A week later, New Year's Eve and New Year's Day are celebrated with recharged pomp and panache. The Vienna Philharmonic, in the Musikverein building, and the Vienna Symphony, in the Konzerthaus, give concerts both days. The State Opera stages its traditional sparkling performance of "Die Fledermaus," with real Champagne for the drinking scenes, on New Year's Eve, and repeats it again the next night -- without alcohol. The Imperial Ball, inaugurating the series of hundreds of Viennese balls that will be held before Ash Wednesday, takes place in the Hofburg on Dec. 31.
Other operas scheduled for late December and early January this winter include "Die Meistersinger," "Rusalka," "The Valkyrie," "Tannha user" and "La Bohe`me."

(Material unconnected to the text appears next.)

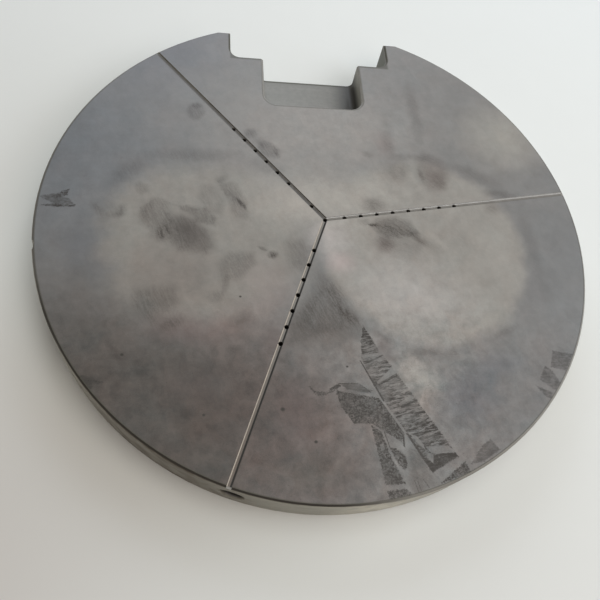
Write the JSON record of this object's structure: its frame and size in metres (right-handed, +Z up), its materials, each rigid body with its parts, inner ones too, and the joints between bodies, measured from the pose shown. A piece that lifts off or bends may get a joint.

If you want to remember your Vienna Christmas in the years to come, load up on ornaments and other seasonal items and take them home. Advent wreaths and calendars (with doors to open for each day of the pre-Christmas countdown) are widely sold, as are distinctively Old World Christmas cards. Creches, religious figures and tree ornaments -- of handcarved wood, hammered tin, blown glass, woven straw, even marzipan -- can be bought at the Christkindl Markt and many downtown shops, or, less expensively, at drug stores (drogeries) and the ubiquitous Tabak kiosks that sell cigarettes, magazines, streetcar tickets and sundries.
A final suggestion: If you still have some money -- and room in your suitcase -- buy a packaged Sachertorte at the Sacher Hotel or a wooden-boxed pastry at Demel and, when you get home, whip up the thickest cream you can find, douse whatever you bought with it and recreate, for one terrifically high-calorie moment, your Christmas in Vienna.